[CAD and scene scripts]
|---|

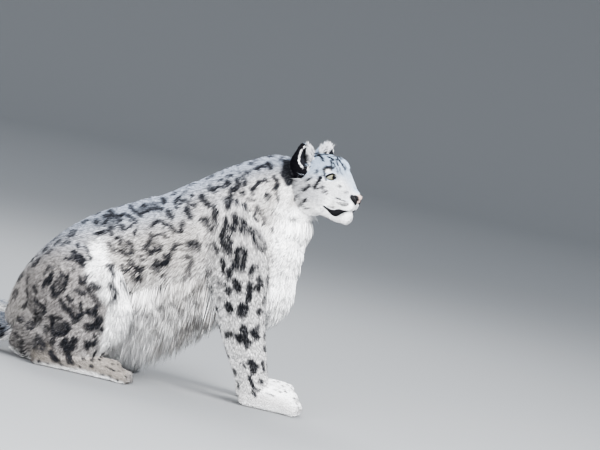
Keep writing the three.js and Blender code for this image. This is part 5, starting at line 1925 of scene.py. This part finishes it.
@dataclass(frozen=True)
class Studio:
    """The floor and backdrop, the lights and the camera."""

    picture: Picture
    shift: Array
    lens: float = 200.0
    sensor: float = 36.0
    floor_colour: tuple[float, float, float] = (0.15, 0.155, 0.16)
    SPOTS: ClassVar[tuple] = (
        ("key", (2.4, -2.2, 3.0), 2.4, 620.0), ("fill", (-0.9, -3.3, 0.3), 2.4, 440.0),
        ("rim", (-0.4, 2.4, 2.8), 2.0, 160.0))
    MIDDLE: ClassVar[tuple] = (0.0, 0.0, 0.35)
    SKY: ClassVar[tuple] = (0.88, 0.93, 1.0, 1.0)
    SKY_POWER: ClassVar[float] = 1.45
    LOOK: ClassVar[str] = "AgX - Medium High Contrast"

    def camera(self) -> None:
        """A long lens level with the flank, turned about the view as the picture is."""
        p = self.picture
        centre = p.place(np.array(p.width / 2), np.array(p.height / 2), False)
        rise, roll = math.radians(p.rise), math.radians(p.roll)
        target = (np.array([float(centre[0]), 0.0, float(centre[1])]) + self.shift) * MM
        away = p.width * p.pixel * MM * self.lens / self.sensor + 0.06
        ahead = np.array([0.0, math.cos(rise), -math.sin(rise)])
        level, upright = np.array([1.0, 0.0, 0.0]), np.array([0.0, math.sin(rise), math.cos(rise)])
        right = level * math.cos(roll) + upright * math.sin(roll)
        up = upright * math.cos(roll) - level * math.sin(roll)
        data = bpy.data.cameras.new("camera")
        data.lens, data.sensor_width = self.lens, self.sensor
        data.clip_end = 60.0
        made = bpy.data.objects.new("camera", data)
        place = np.eye(4)
        place[:3, 0], place[:3, 1], place[:3, 2], place[:3, 3] = right, up, -ahead, target - ahead * away
        made.matrix_world = Matrix(place)
        bpy.context.scene.collection.objects.link(made)
        bpy.context.scene.camera = made

    def floor(self) -> None:
        """A floor that curves up into a backdrop on every side.

        Its height is zero inside a wide circle, then a quarter circle, then straight up.
        """
        radius, bend, wall = 10.0, 3.0, 2.0
        a = np.linspace(0, math.pi / 2, 16)
        out = np.concatenate([[0.01, 1.0, 4.0], radius + bend * np.sin(a), [radius + bend]])
        high = np.concatenate([[0, 0, 0], bend * (1 - np.cos(a)), [bend + wall]])
        around = 2 * np.pi * np.arange(96) / 96
        grid = np.stack([out[:, None] * np.cos(around), out[:, None] * np.sin(around),
                         np.repeat(high[:, None], 96, 1)], -1)
        i = np.arange(len(out) - 1)[:, None] * 96
        k, n = np.arange(96)[None], (np.arange(96)[None] + 1) % 96
        quads = np.stack([i + k, i + 96 + k, i + 96 + n, i + n], -1).reshape(-1, 4)
        mesh = bpy.data.meshes.new("studio_floor")
        mesh.from_pydata((grid.reshape(-1, 3)).tolist(), [], quads.tolist() + [list(range(96))])
        mesh.shade_smooth()
        made = bpy.data.objects.new("studio_floor", mesh)
        bpy.context.scene.collection.objects.link(made)
        finish = bpy.data.materials.new("studio floor")
        finish.use_nodes = True
        shader = finish.node_tree.nodes["Principled BSDF"]
        shader.inputs["Base Color"].default_value = (*self.floor_colour, 1.0)
        shader.inputs["Roughness"].default_value = 0.9
        mesh.materials.append(finish)

    def lights(self) -> None:
        """A large soft key from the front right, a low fill, a rim from behind, and a pale sky."""
        for name, place, size, power in self.SPOTS:
            data = bpy.data.lights.new(name, "AREA")
            data.energy, data.size = power, size
            made = bpy.data.objects.new(name, data)
            toward = (Vector(self.MIDDLE) - Vector(place)).to_track_quat("-Z", "Y")
            made.matrix_world = Matrix.Translation(place) @ toward.to_matrix().to_4x4()
            bpy.context.scene.collection.objects.link(made)
        world = bpy.data.worlds.new("sky")
        world.use_nodes = True
        sky = world.node_tree.nodes["Background"]
        sky.inputs["Color"].default_value = self.SKY
        sky.inputs["Strength"].default_value = self.SKY_POWER
        bpy.context.scene.view_settings.look = self.LOOK
        bpy.context.scene.world = world


@dataclass(frozen=True)
class Patch:
    """One coat piece: its name, the forms it grows on, how many tufts, their style and material slot."""

    name: str
    parts: tuple[str, ...]
    count: int
    style: TuftStyle
    slot: str


LONG = TuftStyle(2, 0.4, 17.0, 0.05)
SHORT = TuftStyle(1, 0.3, 9.0, 0.0)
PATCHES = (
    Patch("coat_trunk_right", ("trunk",), 15600, LONG, "coat"),
    Patch("coat_trunk_left", ("trunk",), 9500, LONG, "coat"),
    Patch("coat_neck", ("neck",), 11700, LONG, "coat"),
    Patch("coat_chest", ("throat",), 7000, LONG, "long_fur"),
    Patch("coat_thigh_right", ("thigh_right", "seat_right"), 11500, LONG, "coat"),
    Patch("coat_thigh_left", ("thigh_left", "seat_left"), 7300, LONG, "coat"),
    Patch("coat_foreleg_right", ("foreleg_right", "forepaw_right"), 20000, SHORT, "coat"),
    Patch("coat_foreleg_left", ("foreleg_left", "forepaw_left"), 10500, SHORT, "coat"),
    Patch("coat_hind_leg_right", ("shank_right", "hind_foot_right"), 10000, SHORT, "coat"),
    Patch("coat_hind_leg_left", ("shank_left", "hind_foot_left"), 6000, SHORT, "coat"),
    Patch("coat_tail", ("tail",), 6000, LONG, "coat"),
    Patch("coat_head", ("skull", "forehead", "brow"), 24000, SHORT, "coat"),
    Patch("coat_muzzle", ("bridge", "jaw", "whisker", "upper_lip"), 13000, SHORT, "white_fur"),
    Patch("coat_ears", ("ear",), 6000, SHORT, "ear"),
)


class Leopard:
    """The whole animal: skin, coat and face, dressed and tied to the frame."""

    FRINGE = np.array([[150.0], [172.0], [170.0], [130.0], [80.0]])

    def __init__(self, frame: dict, bench: Bench) -> None:
        """Keeps the frame and the bench.

        Args:
            frame: the frame that was loaded.
            bench: where meshes are made.
        """
        self.frame = frame
        self.bench = bench
        self.picture = Picture()
        self.mottle = mottle_group()

    def dress(self, piece: bpy.types.Object, material: bpy.types.Material) -> bpy.types.Object:
        """Gives a piece its material, its slot and its body, and reports it.

        Args:
            piece: the object.
            material: its material.

        Returns:
            The same piece.
        """
        piece.data.materials.append(material)
        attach(piece, "root")
        LOG.info("made %s", piece.name)
        return piece

    def build(self) -> None:
        """Builds every piece in order."""
        skin = Skin(self.bench)
        marks = Markings(skin, self.picture)
        coat = Coat(self.bench, skin, marks)
        fur = FurFinish("fur").material(self.mottle)
        hide = FurFinish("hide", roughness=0.8, bump=0.4).material(self.mottle)
        body = self.bench.piece("skin", skin.points, skin.triangles)
        paint(body.data, coat.skin_colours())
        self.dress(body, hide)
        flesh = [n for n in self.frame["nodes"] if n != "nose" and not n.startswith("eye")]
        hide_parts(*flesh)
        for patch in PATCHES:
            roots = self.patch_roots(coat, patch)
            self.dress(coat.tuft_mesh(patch.name, roots, patch.style), fur)
        self.long_coat(coat, fur)
        self.face()

    def patch_roots(self, coat: Coat, patch: Patch) -> Roots:
        """The roots of one coat piece.

        Args:
            coat: the coat.
            patch: which part of it.

        Returns:
            The roots.
        """
        count = patch.count
        weight = None
        if "_right" in patch.name and patch.parts == ("trunk",):
            weight = (coat.skin.points[:, 1] < 0).astype(float)
        elif "_left" in patch.name and patch.parts == ("trunk",):
            weight = (coat.skin.points[:, 1] >= 0).astype(float)
        roots = coat.outside(coat.scatter(patch.parts, count, weight))
        if patch.parts == ("trunk",):
            coat.hang(roots, 34.0)
        if "hind_leg" in patch.name or "thigh" in patch.name:
            coat.knee(roots)
        return roots

    def long_coat(self, coat: Coat, fur: bpy.types.Material) -> None:
        """The hanging fringe of the belly and the ruff of the breast and throat, as long locks of hair.

        Args:
            coat: the coat.
            fur: its material.
        """
        skin, share = coat.skin, 1
        style = TuftStyle(3, 0.72, 24.0, 0.0)
        names = [f.name for f in skin.forms]
        t = skin.t
        trunk = skin.lead == names.index("trunk")
        belly = trunk & (np.abs(skin.angle + 90) < 66) & (t > 0.36) & (t < 0.86)
        roots = coat.outside(coat.scatter(("trunk",), 8000 // share, belly.astype(float)))
        along = np.clip((roots.t - 0.36) / 0.5, 0, 1)
        off = np.clip(np.abs(roots.angle + 90) / 66, 0, 1)
        roots.length = smooth_line(self.FRINGE, along)[:, 0] * (1 - 0.5 * off ** 1.5)
        down = np.array([0.06, 0.0, -1.0])
        roots.lay = unit(down + roots.lay * 0.12)
        roots.lift = np.full(len(roots.t), 0.03)
        roots.width = np.full(len(roots.t), 3.4)
        lock = np.random.default_rng(23).random(len(roots.t))[coat.clumps(roots.points, 26.0)]
        fore = smoothstep(roots.points[:, 0], -370, -280)
        grey = np.maximum(smoothstep(lock, 0.3, 0.7) * (0.15 + 0.7 * fore), (0.35 + 0.55 * fore) * off ** 2)
        roots.tone = T.WHITE.value + (np.array(T.FLANK.value) - T.WHITE.value) * grey[:, None]
        roots.tone = roots.tone * (1 - 0.5 * fore * (lock > 0.72) * smoothstep(off, 0.2, 0.6))[:, None]
        self.dress(coat.tuft_mesh("fringe_belly", roots, style), fur)
        chest = (skin.lead == names.index("throat")) & (np.abs(skin.angle - 90) < 85) & (t > 0.05)
        roots = coat.outside(coat.scatter(("throat",), 4800 // share, chest.astype(float)))
        roots.length = 56 + 26 * roots.t
        roots.lay = unit(roots.lay + down * 0.8)
        roots.lift = np.full(len(roots.t), 0.16)
        roots.width = np.full(len(roots.t), 3.2)
        self.dress(coat.tuft_mesh("ruff_breast", roots, style), fur)

    def face(self) -> None:
        """Eyes, lid edges, nose, lips and whiskers."""
        face = Face(self.bench)
        glass = WetFinish("eye surface", 0.3, 0.04, shine=0.03).material()
        leather = WetFinish("nose leather", 0.5, 0.03, 0.35, shine=0.08).material()
        dark = WetFinish("dark skin", 0.6, 0.0, 0.2, shine=0.03).material()
        for side in Side:
            tag = side.name.lower()
            ball = self.dress(face.eye(side), glass)
            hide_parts(f"eye_{tag}")
            self.dress(face.lid_edge(side), dark)
        nose = self.dress(face.nose(), leather)
        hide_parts("nose")
        self.dress(face.lips(), dark)
        hair = FurFinish("whisker", roughness=0.4, bump=0.0).material(self.mottle)
        self.dress(face.whiskers(), hair)


def design_shift() -> Array:
    """The shift from the design frame to the frame of the solids, from where the right eye is in both.

    Returns:
        The shift in millimetres.
    """
    low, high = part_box("eye_right")
    middle = (np.array(low) + np.array(high)) / 2 / MM
    return middle - eye_place(Side.RIGHT.value)[:3, 3]


def corners(bounds: tuple) -> list[list[float]]:
    """A box's two corners as plain lists of numbers."""
    return [[float(v) for v in corner] for corner in bounds]


def main() -> None:
    """Builds the animal and the studio."""
    logging.basicConfig(level=logging.INFO, format="%(message)s")
    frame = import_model()
    shift = design_shift()
    bench = Bench(shift)
    Leopard(frame, bench).build()
    studio = Studio(Picture(), shift)
    studio.camera()
    studio.floor()
    studio.lights()


if __name__ == "__main__":
    main()
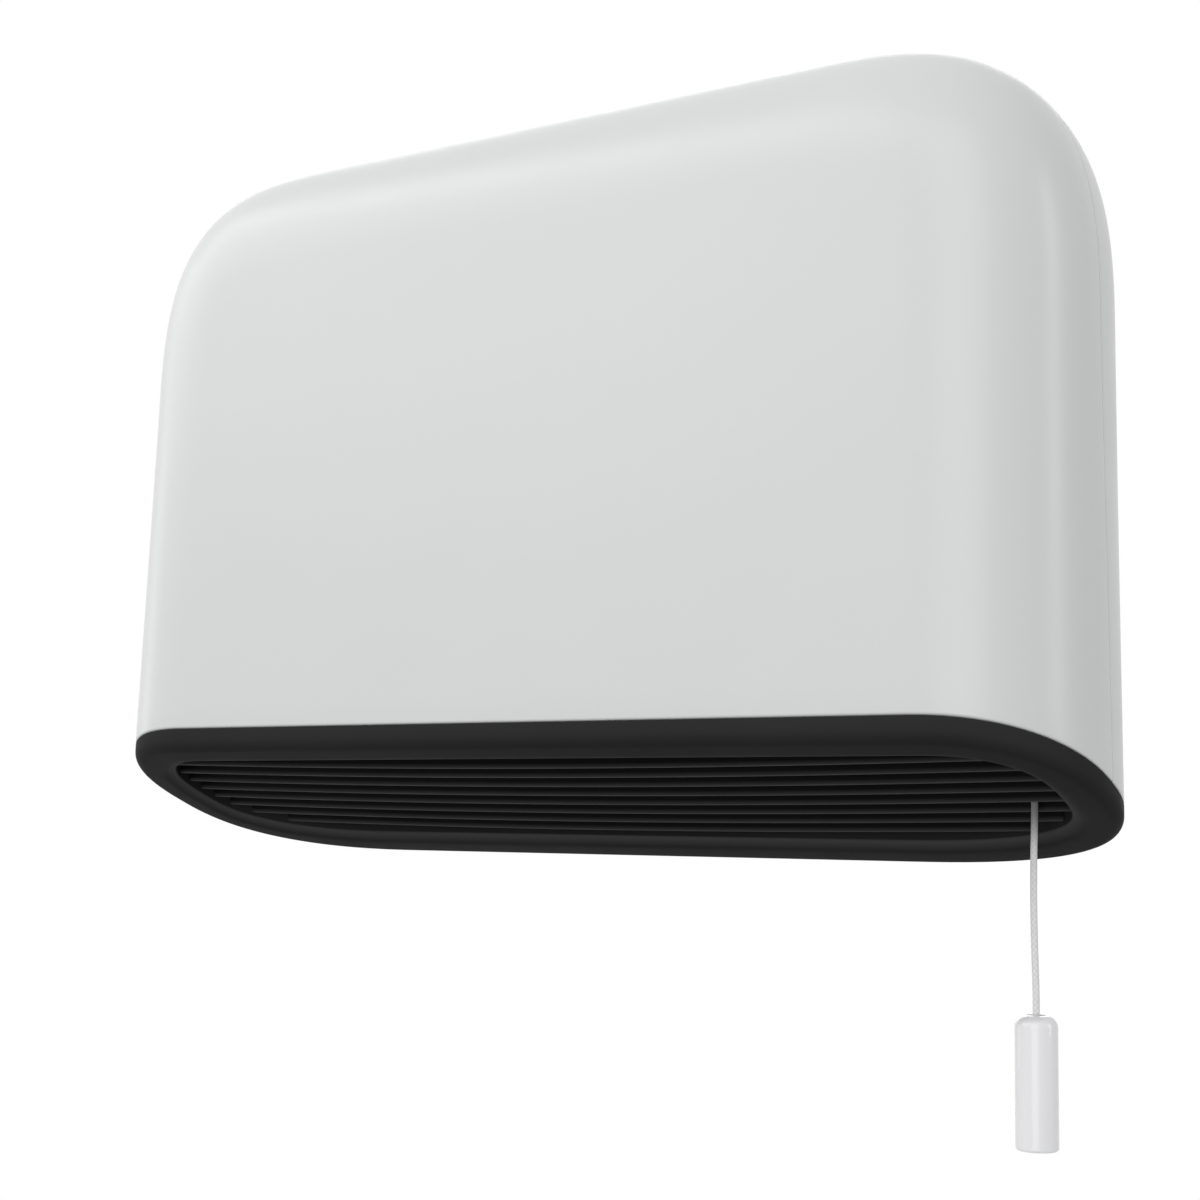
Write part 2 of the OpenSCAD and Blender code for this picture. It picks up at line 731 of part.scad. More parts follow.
// End plate of the duct, seen from the side
module end_profile() difference() {
    front = -fan_y - fan_r - 4;
    polygon([
        [front, fan_z - 12], [front, fan_z + 16], [front + 10, fan_z + fan_r + 9],
        [18 - fan_y, fan_z + fan_r + 11], [-chassis_y - 5, fan_z + 24], [-chassis_y, fan_z + 12],
        [-chassis_y, 14], [duct_back + sheet, duct_end(duct_back)],
        [duct_front - sheet, duct_end(duct_front)], [duct_front - sheet, fan_z - 22]
    ]);
    translate([-fan_y, fan_z]) circle(bush_r);
}

// Bent flange on the chassis, reaching from x0 to x1
module flange(x0, x1) difference() {
    translate([x0, -chassis_y - sheet, flange_z[0]]) cube([x1 - x0, sheet, flange_z[1] - flange_z[0]]);
    holes_y(flange_points, hole_r);
}

module end_plate_left() place() color(steel) {
    difference() {
        along_x(-duct_left, -duct_left + sheet) end_profile();
        motor_holes();
    }
    flange(-duct_left - flange_w, -duct_left);
}

module end_plate_right() place() color(steel) {
    difference() {
        along_x(duct_right - sheet, duct_right) end_profile();
        for (y = [element_rows[0], element_rows[2]])
            translate([duct_right - 5, y - tab_t / 2 - 0.6, tab_z - tab_w / 2 - 0.6])
                cube([10, tab_t + 1.2, tab_w + 1.2]);
    }
    flange(duct_right, duct_right + flange_w);
}

module blower_screws() place() color(steel)
    for (p = flange_points) screw_y(p[0], p[1], chassis_y + sheet, chassis_gap - screw_bite);

// --- Fan wheel ---

vane_line = [for (k = [0 : 4]) let (t = k / 4)
    [fan_r - vane_depth + (vane_depth - 0.3) * t, vane_bow * (t * t - 0.5)]];

module vanes() for (k = [0 : vane_count - 1]) rotate(360 * k / vane_count)
    polygon(concat(vane_line, [for (i = [4 : -1 : 0]) vane_line[i] + [0, vane_t]]));

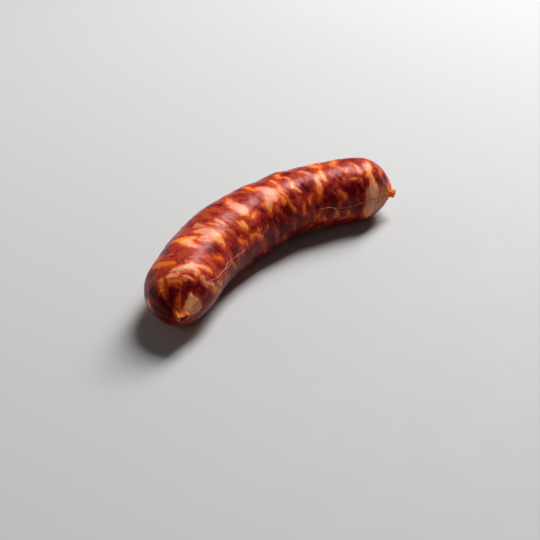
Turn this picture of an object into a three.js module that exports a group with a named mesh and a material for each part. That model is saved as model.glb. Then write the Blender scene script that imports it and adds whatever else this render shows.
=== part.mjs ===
import * as THREE from 'three';

// One smoked pork sausage: a single link of coarse pork in a natural casing, curved like a
// shallow banana and lying on its side. Both ends are gathered: the casing runs into pleats
// that meet in a short twisted knot. Units are millimetres, +Z is up, the link rests on
// z = 0 on a narrow flat strip, and +X runs from its near end to its far end.

// Driving dimensions.
const LINK_LENGTH = 220; // pole to pole, along the bend
const END_TURN = 38.6; // heading at each end from the straight chord, in degrees
const HOOK_POWER = 9; // how late the ends hook in: higher is closer to the pole
const NEAR_HOOK = 38.8; // further turn right at the near pole, in degrees
const FAR_HOOK = 30.4; // the same at the far pole
const HALF_THICKNESS = [21.6, 21.9, 23.1, 19.9]; // near to far, Bezier control values
const REST_SINK = 0.6; // how far the soft underside is pressed flat

// Each end: how long its taper is, how square the shoulder, how blunt the tip, how far the
// pole droops, and its knot, with how widely the taper flows into it. Pleats are grooves that
// fade out along the taper.
const NEAR_END = {
  taper: 31, shoulder: 2.2, bluntness: 1.3, droop: -0.6,
  knotRadius: 2.6, knotLength: 2.0, knotFlare: 0.12, knotBlend: 1.8,
  pleats: 11, pleatDepth: 0.75, pleatReach: 24, pleatPhase: 0.4, twist: 0.8,
};
const FAR_END = {
  taper: 23, shoulder: 2.0, bluntness: 1.75, droop: 1.5,
  knotRadius: 2.1, knotLength: 3.3, knotFlare: 0.16, knotBlend: 6.0,
  pleats: 10, pleatDepth: 0.8, pleatReach: 26, pleatPhase: 1.3, twist: -1.4,
};
const PLEAT_SHARE = 0.2; // a pleat is never deeper than this share of the local radius
const PLEAT_ROUNDNESS = 0.7; // below 1 the ridges are wide and the valleys sharp
const PLEAT_LEVEL = 0.75; // share of the pleat's height that stays level with the skin
const PLEAT_FADE = 1.4; // how fast the pleats die out away from the pole
const PLEAT_REACH_SPREAD = 0.28; // some pleats run further than others by this share
const PLEAT_DRIFT = [
  { waves: 2, size: 0.22, phase: 0.7 },
  { waves: 3, size: 0.12, phase: 2.1 },
]; // uneven spacing: how far the pleats are pushed round the end, in radians
const KNOT_BLUNTNESS = 8; // higher is flatter at the knot's cut face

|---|

■ **Given instruction**:
Write down again the exact lines running from the beginning of the data to the line containing "- Medium High", with both ends included.

■ **Solution**:
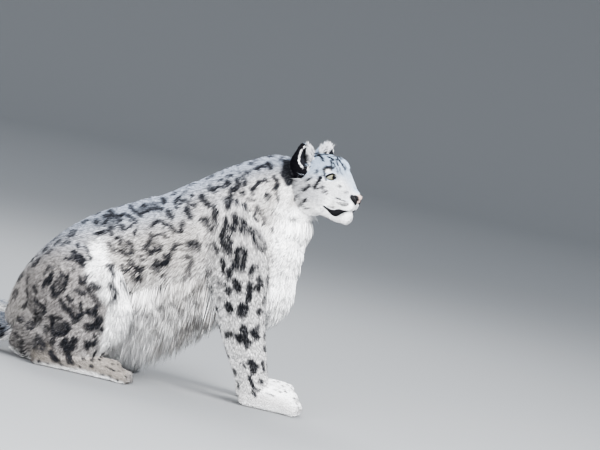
Keep writing the three.js and Blender code for this image. This is part 5, starting at line 1925 of scene.py. This part finishes it.
@dataclass(frozen=True)
class Studio:
    """The floor and backdrop, the lights and the camera."""

    picture: Picture
    shift: Array
    lens: float = 200.0
    sensor: float = 36.0
    floor_colour: tuple[float, float, float] = (0.15, 0.155, 0.16)
    SPOTS: ClassVar[tuple] = (
        ("key", (2.4, -2.2, 3.0), 2.4, 620.0), ("fill", (-0.9, -3.3, 0.3), 2.4, 440.0),
        ("rim", (-0.4, 2.4, 2.8), 2.0, 160.0))
    MIDDLE: ClassVar[tuple] = (0.0, 0.0, 0.35)
    SKY: ClassVar[tuple] = (0.88, 0.93, 1.0, 1.0)
    SKY_POWER: ClassVar[float] = 1.45
    LOOK: ClassVar[str] = "AgX - Medium High Contrast"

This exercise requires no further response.